## [Information supplied]
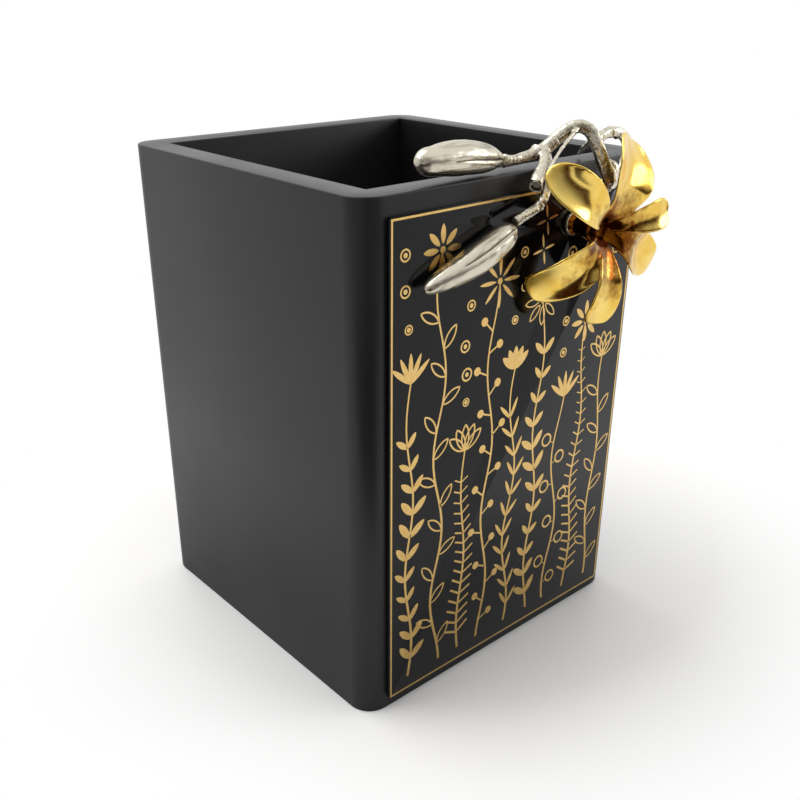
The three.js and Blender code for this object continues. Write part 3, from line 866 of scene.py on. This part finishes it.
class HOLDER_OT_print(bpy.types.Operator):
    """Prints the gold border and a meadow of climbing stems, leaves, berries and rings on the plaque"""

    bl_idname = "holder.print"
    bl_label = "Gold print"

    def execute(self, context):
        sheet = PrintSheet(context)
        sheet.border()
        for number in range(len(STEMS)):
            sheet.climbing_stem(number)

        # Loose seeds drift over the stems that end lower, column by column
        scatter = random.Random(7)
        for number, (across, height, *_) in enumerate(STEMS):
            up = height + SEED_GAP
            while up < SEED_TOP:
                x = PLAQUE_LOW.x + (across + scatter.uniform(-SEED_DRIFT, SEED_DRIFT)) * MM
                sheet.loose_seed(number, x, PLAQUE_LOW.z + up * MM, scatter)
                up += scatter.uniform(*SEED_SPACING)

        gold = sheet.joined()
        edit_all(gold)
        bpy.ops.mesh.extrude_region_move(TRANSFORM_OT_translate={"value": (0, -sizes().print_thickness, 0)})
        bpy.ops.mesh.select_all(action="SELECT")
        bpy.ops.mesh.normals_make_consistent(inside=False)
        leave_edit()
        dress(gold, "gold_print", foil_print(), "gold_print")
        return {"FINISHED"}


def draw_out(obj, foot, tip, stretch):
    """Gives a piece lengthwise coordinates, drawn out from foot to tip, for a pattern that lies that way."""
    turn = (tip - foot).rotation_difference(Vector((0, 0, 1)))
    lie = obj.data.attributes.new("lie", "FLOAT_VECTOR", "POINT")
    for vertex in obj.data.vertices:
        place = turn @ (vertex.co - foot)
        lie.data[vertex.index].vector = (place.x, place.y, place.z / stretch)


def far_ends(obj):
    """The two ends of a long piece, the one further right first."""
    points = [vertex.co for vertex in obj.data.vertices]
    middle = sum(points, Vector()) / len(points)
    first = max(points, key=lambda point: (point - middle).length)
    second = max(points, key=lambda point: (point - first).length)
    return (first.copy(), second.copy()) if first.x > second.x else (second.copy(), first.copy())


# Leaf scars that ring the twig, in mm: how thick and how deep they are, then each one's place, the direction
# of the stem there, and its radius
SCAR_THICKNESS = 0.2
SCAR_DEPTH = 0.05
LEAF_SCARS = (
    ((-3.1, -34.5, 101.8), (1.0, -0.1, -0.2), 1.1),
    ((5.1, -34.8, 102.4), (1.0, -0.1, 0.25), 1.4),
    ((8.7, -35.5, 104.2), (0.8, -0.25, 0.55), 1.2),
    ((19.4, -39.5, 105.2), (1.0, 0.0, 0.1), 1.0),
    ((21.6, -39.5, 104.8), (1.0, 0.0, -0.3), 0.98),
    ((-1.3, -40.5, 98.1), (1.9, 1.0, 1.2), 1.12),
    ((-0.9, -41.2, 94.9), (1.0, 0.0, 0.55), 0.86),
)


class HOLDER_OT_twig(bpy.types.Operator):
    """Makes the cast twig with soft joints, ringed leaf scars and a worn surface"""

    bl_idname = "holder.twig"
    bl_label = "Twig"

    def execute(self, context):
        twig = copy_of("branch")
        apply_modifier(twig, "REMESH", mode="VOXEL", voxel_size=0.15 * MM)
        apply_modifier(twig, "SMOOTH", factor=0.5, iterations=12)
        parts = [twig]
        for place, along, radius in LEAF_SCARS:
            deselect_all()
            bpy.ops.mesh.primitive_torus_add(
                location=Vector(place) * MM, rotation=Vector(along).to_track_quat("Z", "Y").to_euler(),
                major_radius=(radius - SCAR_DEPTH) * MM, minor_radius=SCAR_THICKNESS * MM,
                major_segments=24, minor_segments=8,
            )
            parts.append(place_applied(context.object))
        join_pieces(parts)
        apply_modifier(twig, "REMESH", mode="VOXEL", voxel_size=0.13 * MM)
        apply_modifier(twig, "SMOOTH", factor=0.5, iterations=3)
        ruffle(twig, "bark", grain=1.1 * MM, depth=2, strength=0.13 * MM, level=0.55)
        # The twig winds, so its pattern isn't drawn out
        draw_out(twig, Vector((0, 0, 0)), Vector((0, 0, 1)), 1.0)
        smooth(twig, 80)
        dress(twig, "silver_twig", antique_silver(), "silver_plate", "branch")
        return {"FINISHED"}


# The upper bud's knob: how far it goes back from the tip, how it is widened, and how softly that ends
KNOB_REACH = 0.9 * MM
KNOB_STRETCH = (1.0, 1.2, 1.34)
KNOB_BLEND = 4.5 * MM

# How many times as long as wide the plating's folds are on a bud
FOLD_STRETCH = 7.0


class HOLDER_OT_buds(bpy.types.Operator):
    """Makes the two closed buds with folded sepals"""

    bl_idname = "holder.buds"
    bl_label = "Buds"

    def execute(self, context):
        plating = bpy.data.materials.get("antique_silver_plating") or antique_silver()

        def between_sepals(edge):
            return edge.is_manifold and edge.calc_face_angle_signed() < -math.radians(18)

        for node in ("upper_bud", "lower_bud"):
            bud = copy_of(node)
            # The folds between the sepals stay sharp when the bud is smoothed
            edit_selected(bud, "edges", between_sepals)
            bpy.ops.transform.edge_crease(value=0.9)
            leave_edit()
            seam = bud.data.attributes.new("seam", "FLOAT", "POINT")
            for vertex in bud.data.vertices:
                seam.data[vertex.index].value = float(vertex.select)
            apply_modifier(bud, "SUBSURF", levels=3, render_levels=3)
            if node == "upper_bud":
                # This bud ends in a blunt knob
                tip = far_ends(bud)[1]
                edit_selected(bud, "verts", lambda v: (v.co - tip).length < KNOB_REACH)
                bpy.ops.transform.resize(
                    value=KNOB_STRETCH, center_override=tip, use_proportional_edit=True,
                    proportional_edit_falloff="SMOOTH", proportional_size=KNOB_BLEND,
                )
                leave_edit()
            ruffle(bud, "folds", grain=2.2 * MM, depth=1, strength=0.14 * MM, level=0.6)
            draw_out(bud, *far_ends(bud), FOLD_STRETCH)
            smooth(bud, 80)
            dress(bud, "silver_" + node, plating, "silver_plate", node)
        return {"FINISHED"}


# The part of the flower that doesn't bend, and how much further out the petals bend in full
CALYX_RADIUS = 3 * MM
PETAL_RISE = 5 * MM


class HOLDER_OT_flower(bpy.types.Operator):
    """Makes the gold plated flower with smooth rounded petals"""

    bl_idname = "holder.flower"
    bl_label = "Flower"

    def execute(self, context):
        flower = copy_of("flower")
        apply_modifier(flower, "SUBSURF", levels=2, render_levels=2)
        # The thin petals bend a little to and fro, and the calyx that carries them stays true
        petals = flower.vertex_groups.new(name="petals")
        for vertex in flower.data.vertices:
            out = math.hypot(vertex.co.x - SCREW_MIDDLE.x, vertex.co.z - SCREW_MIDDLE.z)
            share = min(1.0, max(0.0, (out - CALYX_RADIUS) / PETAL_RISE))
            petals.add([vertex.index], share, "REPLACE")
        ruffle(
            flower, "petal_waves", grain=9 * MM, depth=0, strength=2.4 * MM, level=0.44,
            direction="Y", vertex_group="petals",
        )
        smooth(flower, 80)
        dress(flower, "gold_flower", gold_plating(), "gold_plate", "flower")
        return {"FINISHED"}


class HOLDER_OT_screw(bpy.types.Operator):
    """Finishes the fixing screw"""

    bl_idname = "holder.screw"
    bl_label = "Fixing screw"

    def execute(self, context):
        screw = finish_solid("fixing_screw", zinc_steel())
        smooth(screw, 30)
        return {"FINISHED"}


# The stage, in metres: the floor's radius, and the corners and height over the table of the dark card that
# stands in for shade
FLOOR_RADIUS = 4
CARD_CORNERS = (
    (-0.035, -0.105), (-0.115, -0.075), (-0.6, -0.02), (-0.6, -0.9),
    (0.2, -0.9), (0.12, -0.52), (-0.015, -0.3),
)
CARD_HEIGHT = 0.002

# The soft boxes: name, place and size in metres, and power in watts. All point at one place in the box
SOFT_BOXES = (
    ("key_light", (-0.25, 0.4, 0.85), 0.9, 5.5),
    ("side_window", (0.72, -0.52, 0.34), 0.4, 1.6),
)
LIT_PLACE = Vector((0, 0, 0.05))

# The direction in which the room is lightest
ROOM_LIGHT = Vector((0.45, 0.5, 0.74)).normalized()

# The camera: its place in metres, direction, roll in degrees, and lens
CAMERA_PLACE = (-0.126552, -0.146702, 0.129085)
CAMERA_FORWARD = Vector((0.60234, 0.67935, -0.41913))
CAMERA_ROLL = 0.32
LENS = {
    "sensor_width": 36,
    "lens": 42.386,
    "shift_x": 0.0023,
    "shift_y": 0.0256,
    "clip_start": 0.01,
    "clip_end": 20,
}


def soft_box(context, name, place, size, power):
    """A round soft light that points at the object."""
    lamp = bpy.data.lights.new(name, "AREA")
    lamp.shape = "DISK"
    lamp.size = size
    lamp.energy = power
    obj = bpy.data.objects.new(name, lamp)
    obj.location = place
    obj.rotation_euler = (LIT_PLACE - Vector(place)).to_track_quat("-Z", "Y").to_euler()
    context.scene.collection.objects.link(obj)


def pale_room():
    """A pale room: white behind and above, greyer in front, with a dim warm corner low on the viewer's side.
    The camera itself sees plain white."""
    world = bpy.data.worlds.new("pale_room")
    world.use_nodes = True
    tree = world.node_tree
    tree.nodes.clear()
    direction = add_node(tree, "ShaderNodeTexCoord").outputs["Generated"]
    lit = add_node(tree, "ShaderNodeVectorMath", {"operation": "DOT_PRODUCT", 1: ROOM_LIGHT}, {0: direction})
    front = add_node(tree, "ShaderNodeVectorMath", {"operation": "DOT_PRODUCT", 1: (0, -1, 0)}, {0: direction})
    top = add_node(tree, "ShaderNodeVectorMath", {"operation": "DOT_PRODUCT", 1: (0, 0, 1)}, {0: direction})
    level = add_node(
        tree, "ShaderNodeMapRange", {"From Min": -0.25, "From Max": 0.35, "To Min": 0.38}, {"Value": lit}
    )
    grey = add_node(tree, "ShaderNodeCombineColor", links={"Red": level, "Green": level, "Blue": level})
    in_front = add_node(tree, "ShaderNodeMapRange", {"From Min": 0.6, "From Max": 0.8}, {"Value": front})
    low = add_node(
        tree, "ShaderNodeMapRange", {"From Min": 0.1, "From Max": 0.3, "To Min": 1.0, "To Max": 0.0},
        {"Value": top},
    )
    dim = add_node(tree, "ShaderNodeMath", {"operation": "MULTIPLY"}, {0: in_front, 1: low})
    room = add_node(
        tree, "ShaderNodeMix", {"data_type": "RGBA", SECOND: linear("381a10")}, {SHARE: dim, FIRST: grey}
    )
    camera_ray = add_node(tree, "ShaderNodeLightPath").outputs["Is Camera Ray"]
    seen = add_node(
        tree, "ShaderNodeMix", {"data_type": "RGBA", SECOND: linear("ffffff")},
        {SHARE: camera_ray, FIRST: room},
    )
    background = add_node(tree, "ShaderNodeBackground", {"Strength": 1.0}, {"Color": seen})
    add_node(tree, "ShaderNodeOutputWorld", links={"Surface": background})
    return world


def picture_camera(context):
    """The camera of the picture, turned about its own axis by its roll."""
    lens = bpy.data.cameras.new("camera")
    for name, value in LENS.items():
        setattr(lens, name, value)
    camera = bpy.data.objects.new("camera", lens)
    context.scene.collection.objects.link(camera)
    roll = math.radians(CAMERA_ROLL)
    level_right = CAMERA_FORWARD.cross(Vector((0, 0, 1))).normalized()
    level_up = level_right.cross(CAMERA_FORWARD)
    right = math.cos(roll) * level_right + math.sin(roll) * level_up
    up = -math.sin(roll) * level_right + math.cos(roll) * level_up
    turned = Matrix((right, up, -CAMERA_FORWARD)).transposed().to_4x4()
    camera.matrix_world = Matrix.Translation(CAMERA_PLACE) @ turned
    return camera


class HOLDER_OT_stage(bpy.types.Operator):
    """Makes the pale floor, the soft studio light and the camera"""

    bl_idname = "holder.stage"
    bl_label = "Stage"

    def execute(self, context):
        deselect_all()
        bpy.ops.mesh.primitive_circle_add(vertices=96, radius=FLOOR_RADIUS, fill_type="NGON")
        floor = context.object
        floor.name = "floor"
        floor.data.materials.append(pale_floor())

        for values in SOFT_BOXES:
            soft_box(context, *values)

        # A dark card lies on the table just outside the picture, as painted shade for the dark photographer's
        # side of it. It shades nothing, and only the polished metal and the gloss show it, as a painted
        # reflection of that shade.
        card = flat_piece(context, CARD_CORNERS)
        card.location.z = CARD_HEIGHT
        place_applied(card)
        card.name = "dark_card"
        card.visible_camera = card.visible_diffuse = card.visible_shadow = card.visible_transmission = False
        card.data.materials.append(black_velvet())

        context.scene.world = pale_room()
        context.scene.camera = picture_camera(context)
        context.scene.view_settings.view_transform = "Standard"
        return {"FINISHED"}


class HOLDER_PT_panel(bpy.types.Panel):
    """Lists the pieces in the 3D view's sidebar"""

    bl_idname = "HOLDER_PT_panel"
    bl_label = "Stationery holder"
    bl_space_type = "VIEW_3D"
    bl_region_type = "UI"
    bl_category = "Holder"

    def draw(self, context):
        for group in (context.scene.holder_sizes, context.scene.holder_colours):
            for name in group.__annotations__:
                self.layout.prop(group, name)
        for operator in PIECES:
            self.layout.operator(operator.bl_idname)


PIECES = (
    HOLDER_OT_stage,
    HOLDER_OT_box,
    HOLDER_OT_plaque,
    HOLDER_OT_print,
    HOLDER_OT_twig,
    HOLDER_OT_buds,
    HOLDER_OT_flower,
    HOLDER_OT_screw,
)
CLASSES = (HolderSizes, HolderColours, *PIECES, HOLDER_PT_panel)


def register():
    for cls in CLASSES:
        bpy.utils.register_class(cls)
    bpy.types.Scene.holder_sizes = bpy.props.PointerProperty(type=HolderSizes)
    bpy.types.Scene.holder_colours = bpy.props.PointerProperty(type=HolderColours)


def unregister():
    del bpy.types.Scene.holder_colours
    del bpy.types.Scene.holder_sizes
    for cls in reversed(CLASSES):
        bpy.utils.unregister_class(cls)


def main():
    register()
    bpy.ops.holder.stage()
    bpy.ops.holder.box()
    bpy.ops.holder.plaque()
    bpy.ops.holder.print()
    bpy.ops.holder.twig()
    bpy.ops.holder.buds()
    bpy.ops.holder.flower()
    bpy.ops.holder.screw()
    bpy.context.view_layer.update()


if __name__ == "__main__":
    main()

## [Given instruction]
Repeat, exactly and only, the lines from the beginning of the material through the line that contains "sheet.climbing_stem(number)".

## [Task answer]
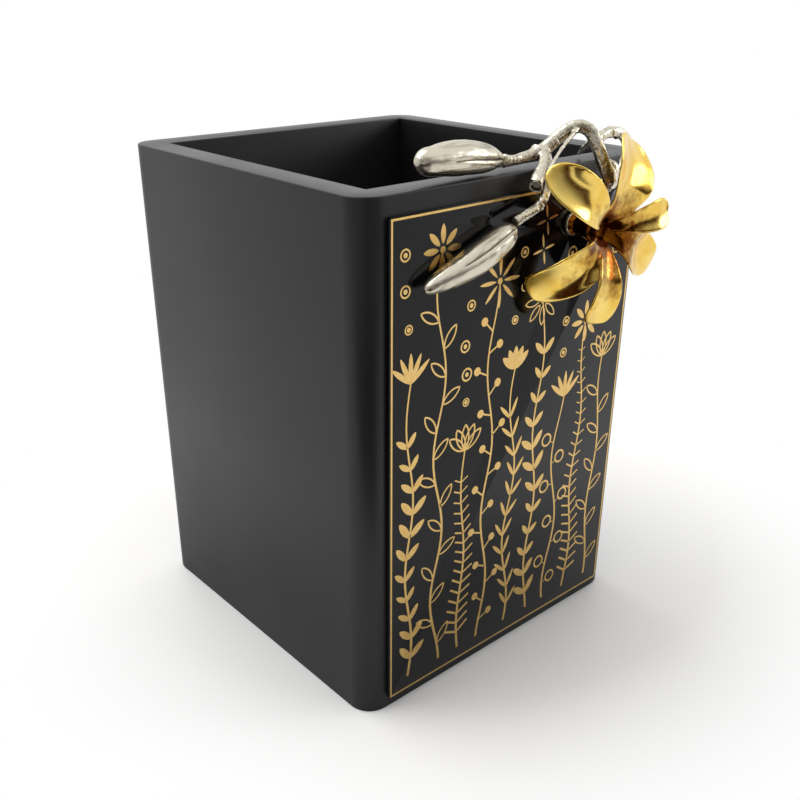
The three.js and Blender code for this object continues. Write part 3, from line 866 of scene.py on. This part finishes it.
class HOLDER_OT_print(bpy.types.Operator):
    """Prints the gold border and a meadow of climbing stems, leaves, berries and rings on the plaque"""

    bl_idname = "holder.print"
    bl_label = "Gold print"

    def execute(self, context):
        sheet = PrintSheet(context)
        sheet.border()
        for number in range(len(STEMS)):
            sheet.climbing_stem(number)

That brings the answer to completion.